Locate the line that contains "door_left_column();" in the entries below, then repeat it and every following line through the line that contains "if empty is", exactly, and no others.

Records for the task
▼
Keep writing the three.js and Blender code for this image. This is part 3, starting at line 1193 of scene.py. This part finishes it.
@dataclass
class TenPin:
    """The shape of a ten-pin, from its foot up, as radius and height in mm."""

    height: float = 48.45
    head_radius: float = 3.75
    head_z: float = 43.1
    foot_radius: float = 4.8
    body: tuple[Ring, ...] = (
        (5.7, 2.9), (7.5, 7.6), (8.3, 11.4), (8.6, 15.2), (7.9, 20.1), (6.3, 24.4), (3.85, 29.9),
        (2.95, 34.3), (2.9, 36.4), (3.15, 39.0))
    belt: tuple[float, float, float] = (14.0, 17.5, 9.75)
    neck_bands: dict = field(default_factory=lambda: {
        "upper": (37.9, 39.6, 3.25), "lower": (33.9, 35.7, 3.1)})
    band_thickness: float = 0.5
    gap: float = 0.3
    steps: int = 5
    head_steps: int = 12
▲
▼
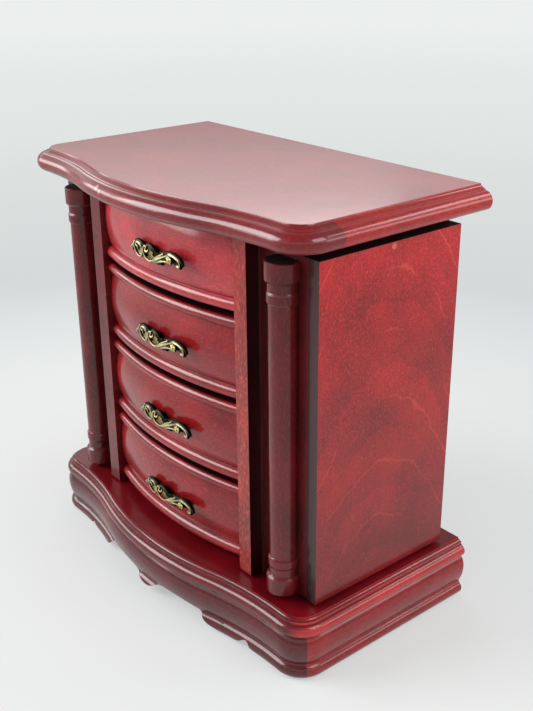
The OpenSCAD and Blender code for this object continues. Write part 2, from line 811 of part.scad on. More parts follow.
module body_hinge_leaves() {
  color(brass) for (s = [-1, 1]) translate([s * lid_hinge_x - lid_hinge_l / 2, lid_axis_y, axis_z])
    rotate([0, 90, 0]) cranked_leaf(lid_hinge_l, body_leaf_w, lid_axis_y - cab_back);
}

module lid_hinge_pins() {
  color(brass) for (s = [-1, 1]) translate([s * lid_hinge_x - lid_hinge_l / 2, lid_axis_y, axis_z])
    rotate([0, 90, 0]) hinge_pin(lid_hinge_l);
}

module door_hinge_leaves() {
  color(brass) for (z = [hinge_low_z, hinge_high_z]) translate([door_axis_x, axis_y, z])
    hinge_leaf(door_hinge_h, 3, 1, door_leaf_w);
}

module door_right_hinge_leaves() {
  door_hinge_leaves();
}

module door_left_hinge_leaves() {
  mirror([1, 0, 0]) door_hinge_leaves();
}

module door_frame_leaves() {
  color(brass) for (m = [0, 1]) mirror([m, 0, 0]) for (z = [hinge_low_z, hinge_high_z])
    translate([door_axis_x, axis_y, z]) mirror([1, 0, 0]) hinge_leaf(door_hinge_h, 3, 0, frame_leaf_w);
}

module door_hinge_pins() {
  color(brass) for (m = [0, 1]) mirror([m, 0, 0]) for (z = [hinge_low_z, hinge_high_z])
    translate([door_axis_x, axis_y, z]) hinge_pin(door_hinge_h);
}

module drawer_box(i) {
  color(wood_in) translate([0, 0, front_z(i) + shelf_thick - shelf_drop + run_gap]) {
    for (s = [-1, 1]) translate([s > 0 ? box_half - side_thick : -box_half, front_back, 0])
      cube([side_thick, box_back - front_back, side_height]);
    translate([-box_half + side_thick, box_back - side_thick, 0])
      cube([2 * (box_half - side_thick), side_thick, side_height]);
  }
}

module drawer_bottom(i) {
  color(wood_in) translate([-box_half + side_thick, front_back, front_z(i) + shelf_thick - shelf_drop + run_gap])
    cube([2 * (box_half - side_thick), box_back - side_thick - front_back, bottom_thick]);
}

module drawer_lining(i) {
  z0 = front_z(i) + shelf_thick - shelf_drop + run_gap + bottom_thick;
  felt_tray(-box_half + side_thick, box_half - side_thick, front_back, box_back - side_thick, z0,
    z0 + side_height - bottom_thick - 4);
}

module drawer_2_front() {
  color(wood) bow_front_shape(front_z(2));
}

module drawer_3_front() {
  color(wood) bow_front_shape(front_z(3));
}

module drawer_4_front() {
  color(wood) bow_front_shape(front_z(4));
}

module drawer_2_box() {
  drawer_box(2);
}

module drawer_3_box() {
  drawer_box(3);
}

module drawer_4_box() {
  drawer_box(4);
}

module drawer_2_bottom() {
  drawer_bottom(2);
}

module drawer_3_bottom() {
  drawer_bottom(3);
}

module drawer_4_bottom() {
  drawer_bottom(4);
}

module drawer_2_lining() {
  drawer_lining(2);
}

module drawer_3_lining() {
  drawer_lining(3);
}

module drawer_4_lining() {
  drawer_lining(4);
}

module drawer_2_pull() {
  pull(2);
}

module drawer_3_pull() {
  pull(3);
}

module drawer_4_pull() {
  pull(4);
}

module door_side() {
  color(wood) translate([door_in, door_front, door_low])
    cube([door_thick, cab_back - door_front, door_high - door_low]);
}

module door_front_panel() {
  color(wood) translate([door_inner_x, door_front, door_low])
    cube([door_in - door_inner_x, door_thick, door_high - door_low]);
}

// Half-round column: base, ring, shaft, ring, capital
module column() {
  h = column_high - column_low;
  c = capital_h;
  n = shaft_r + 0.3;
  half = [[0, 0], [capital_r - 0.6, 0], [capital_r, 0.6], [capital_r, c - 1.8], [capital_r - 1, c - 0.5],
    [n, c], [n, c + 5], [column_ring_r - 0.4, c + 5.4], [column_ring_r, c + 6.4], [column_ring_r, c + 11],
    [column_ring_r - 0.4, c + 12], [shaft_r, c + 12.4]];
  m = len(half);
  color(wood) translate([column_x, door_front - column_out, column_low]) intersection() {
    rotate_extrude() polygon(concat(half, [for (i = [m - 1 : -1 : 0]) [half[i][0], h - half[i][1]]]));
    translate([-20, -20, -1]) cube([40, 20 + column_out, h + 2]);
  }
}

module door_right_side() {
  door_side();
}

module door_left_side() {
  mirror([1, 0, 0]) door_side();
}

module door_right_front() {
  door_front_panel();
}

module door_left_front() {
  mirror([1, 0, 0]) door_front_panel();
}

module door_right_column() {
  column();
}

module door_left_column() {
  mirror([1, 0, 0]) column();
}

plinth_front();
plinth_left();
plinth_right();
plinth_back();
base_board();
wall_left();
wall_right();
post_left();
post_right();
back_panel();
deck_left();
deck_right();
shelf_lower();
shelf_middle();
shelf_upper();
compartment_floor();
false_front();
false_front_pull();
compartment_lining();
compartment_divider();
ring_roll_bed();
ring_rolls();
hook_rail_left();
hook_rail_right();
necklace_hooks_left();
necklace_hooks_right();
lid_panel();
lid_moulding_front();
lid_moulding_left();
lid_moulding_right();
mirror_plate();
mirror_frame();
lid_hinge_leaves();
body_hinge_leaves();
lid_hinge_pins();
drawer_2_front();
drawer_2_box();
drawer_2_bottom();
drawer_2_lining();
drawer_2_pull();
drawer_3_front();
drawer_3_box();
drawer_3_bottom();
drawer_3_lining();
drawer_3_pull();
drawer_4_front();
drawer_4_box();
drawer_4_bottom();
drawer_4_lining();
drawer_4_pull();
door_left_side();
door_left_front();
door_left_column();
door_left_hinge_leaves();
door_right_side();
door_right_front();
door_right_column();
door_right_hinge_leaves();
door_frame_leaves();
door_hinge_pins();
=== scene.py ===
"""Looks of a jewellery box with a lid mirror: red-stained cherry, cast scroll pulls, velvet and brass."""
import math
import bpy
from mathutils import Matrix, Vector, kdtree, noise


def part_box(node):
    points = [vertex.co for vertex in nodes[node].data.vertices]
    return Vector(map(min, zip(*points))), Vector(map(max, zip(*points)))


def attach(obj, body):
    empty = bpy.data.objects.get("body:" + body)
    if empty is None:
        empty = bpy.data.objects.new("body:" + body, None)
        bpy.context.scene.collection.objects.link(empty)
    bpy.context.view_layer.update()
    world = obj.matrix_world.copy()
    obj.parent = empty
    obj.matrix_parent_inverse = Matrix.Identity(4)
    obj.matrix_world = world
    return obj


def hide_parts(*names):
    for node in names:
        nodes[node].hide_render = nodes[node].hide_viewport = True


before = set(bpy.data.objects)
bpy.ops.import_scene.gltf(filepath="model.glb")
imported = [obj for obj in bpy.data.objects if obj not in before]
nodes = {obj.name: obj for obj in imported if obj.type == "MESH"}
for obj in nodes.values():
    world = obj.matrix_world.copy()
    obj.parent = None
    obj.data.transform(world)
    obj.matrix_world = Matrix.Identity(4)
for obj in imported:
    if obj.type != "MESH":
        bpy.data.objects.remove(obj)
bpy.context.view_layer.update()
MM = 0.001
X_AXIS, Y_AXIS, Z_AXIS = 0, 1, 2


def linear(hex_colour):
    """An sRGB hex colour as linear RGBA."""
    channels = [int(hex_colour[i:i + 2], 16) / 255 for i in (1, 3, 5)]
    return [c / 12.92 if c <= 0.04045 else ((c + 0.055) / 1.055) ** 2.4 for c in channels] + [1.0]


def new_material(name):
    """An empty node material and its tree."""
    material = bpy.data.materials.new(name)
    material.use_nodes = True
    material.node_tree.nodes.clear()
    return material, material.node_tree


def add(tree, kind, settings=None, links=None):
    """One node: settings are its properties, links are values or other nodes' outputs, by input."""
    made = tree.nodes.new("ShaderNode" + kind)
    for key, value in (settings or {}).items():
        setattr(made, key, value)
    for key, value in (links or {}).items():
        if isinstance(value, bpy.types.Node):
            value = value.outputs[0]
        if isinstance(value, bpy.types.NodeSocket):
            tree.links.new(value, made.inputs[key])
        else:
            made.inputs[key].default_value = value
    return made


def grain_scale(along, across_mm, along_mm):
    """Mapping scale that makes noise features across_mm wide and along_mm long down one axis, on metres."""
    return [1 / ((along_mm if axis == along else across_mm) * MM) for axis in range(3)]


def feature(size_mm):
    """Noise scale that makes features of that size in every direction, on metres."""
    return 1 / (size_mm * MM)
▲
Solution to this problem
door_left_column();
door_left_hinge_leaves();
door_right_side();
door_right_front();
door_right_column();
door_right_hinge_leaves();
door_frame_leaves();
door_hinge_pins();
=== scene.py ===
"""Looks of a jewellery box with a lid mirror: red-stained cherry, cast scroll pulls, velvet and brass."""
import math
import bpy
from mathutils import Matrix, Vector, kdtree, noise


def part_box(node):
    points = [vertex.co for vertex in nodes[node].data.vertices]
    return Vector(map(min, zip(*points))), Vector(map(max, zip(*points)))


def attach(obj, body):
    empty = bpy.data.objects.get("body:" + body)
    if empty is None:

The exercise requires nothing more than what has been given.